Algumas barreiras são encontradas para erradicar estes acidentes. A primeira se dá pela própria natureza da embarcação. São embarcações de pequeno porte, construídas de forma artesanal pela população ribeirinha. Os motores utilizados na construção são adaptados de outros veículos ou mesmo de eletrodomésticos. Tais embarcações não são construídas em estaleiro e, portanto, não passam pelo controle da Marinha do Brasil quanto à adequação à segurança da navegação e dos tripulantes.

Outro problema diz respeito à falta de conhecimento da população sobre a gratuidade do serviço de instalação da proteção. A Lei 11.970/2009 incluiu um artigo na Lei de Segurança do Tráfego Aquaviário (Lei 9.537/97) para dispor, no artigo 4º-A, que é obrigatório o uso de proteção no motor, eixo e quaisquer outras partes móveis das embarcações que possam promover riscos à integridade física dos passageiros e da tripulação. A Marinha do Brasil instala gratuitamente as proteções nas embarcações, sendo necessário buscar uma Agência ou Capitania Portuária mais próxima, ou eventuais ações em andamento junto aos municípios ribeirinhos, os quais deverão mobilizar a população para estimular e promover o acesso esse serviço, protegendo-a destes terríveis acidentes.

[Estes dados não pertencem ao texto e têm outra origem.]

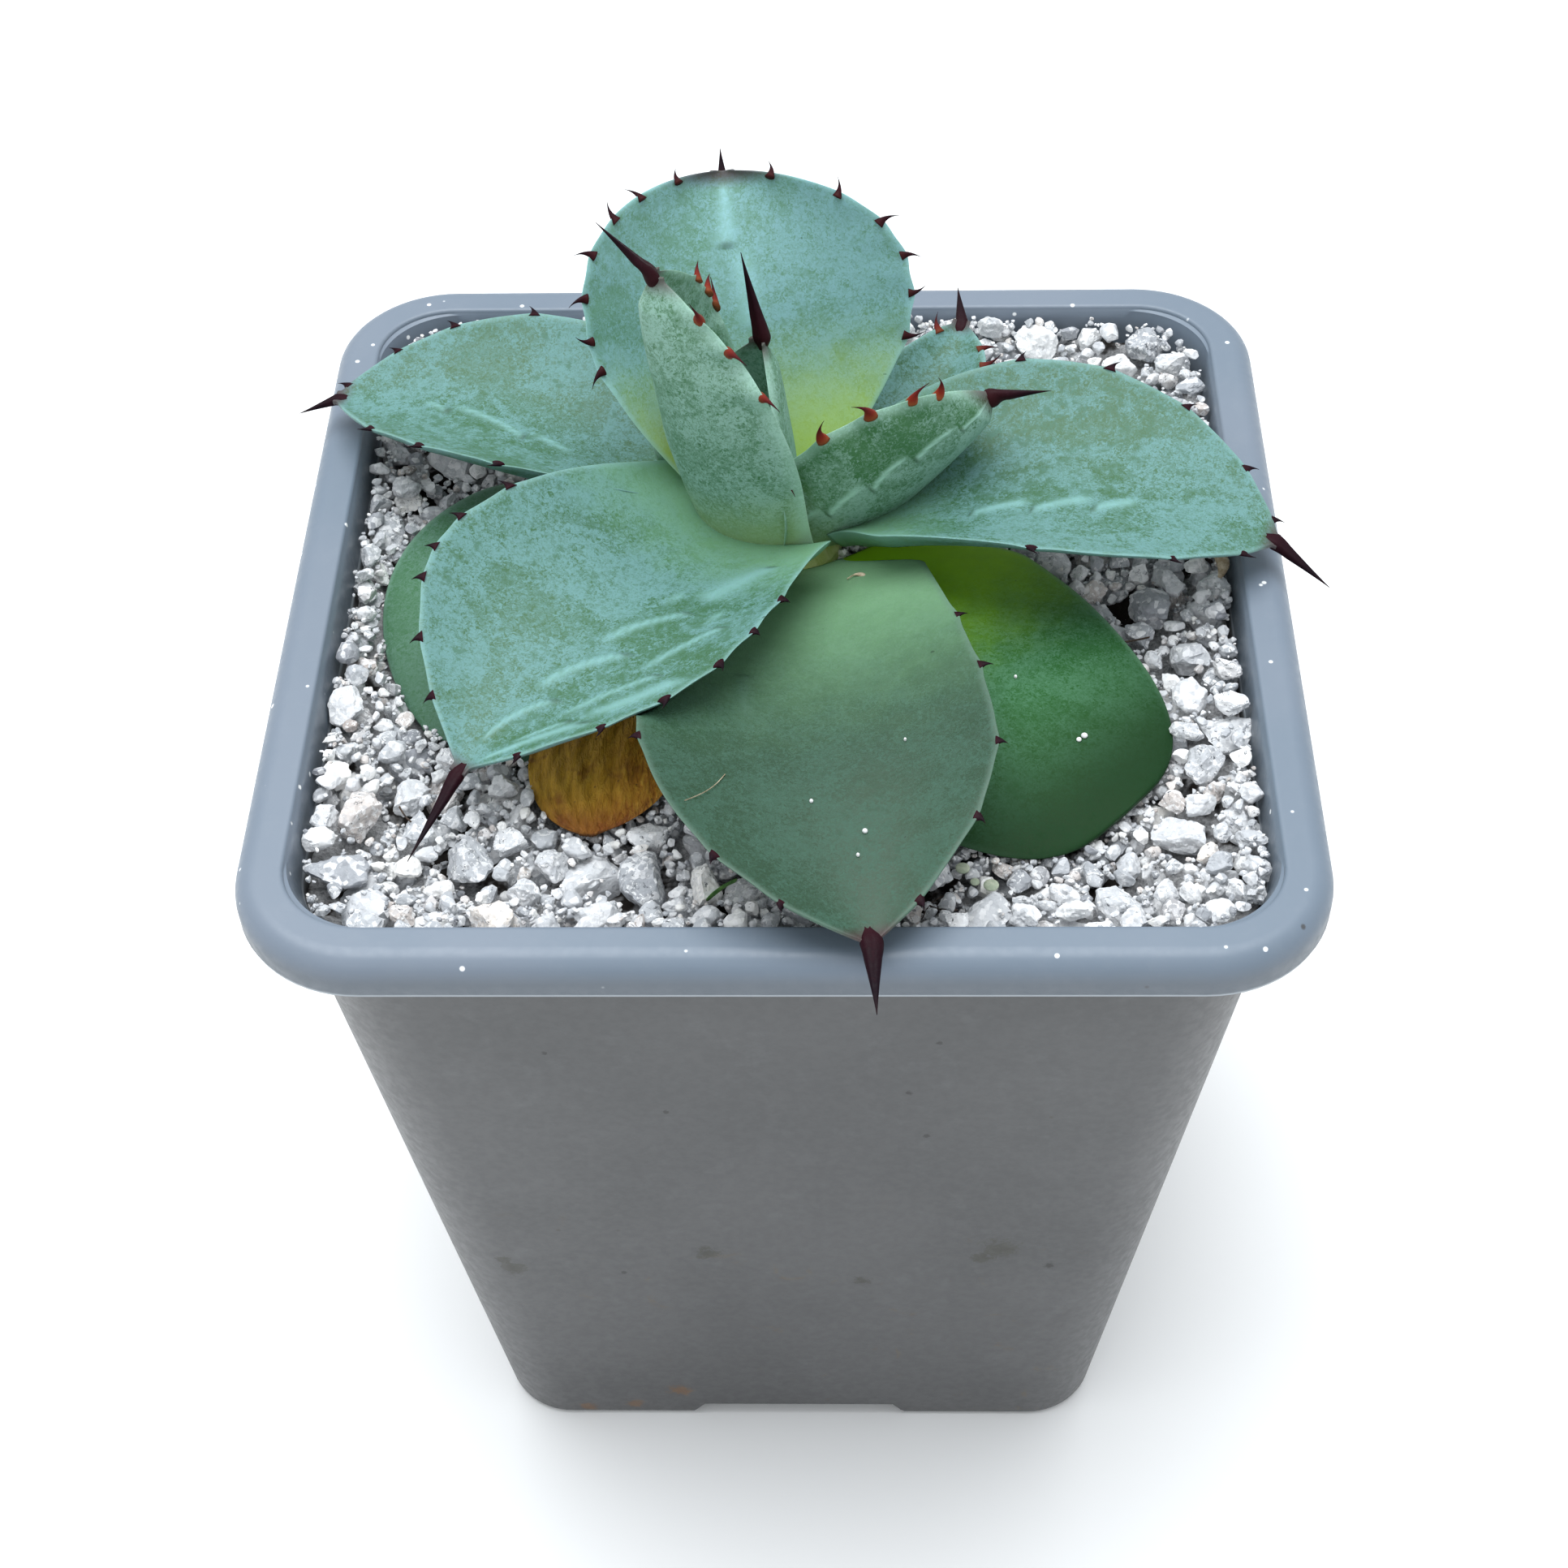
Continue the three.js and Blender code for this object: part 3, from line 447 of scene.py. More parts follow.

Há, ainda, o receio de que a embarcação, por ser construída de forma artesanal, possa vir a ser apreendida, ou mesmo que o motor venha a ser furtado, de forma que alguns condutores retiram a proteção, que por ser aparafusada, muitas vezes não é recolocada, vulnerando a segurança dos passageiros.

O Ministério Público do Trabalho atua ativamente para garantir a segurança da população ribeirinha. Desde o ano de 2018, quando foi instituído o “Grupo de Trabalho de Combate ao Escalpelamento por Embarcações”, tem atuado para mapear as ocorrências em águas brasileiras, apresentar um diagnóstico do problema, sistematizar os procedimentos existentes para atuação promocional e investigativa do órgão, articular junto à Marinha do Brasil para promover doação das proteções de motor das embarcações, contribuir na elaboração de novas políticas públicas de erradicação de acidentes, articular com as universidades na busca pelo desenvolvimento de novo protótipo de proteção que seja mais atrativo à população, bem como colaborar com o desenvolvimento de projetos voltados para a reinserção das sobreviventes no mercado de trabalho.

O objetivo é a erradicação total dos acidentes. A meta é zero. Uma meta ainda difícil de ser alcançada, mas sobre a qual nunca perdemos a esperança.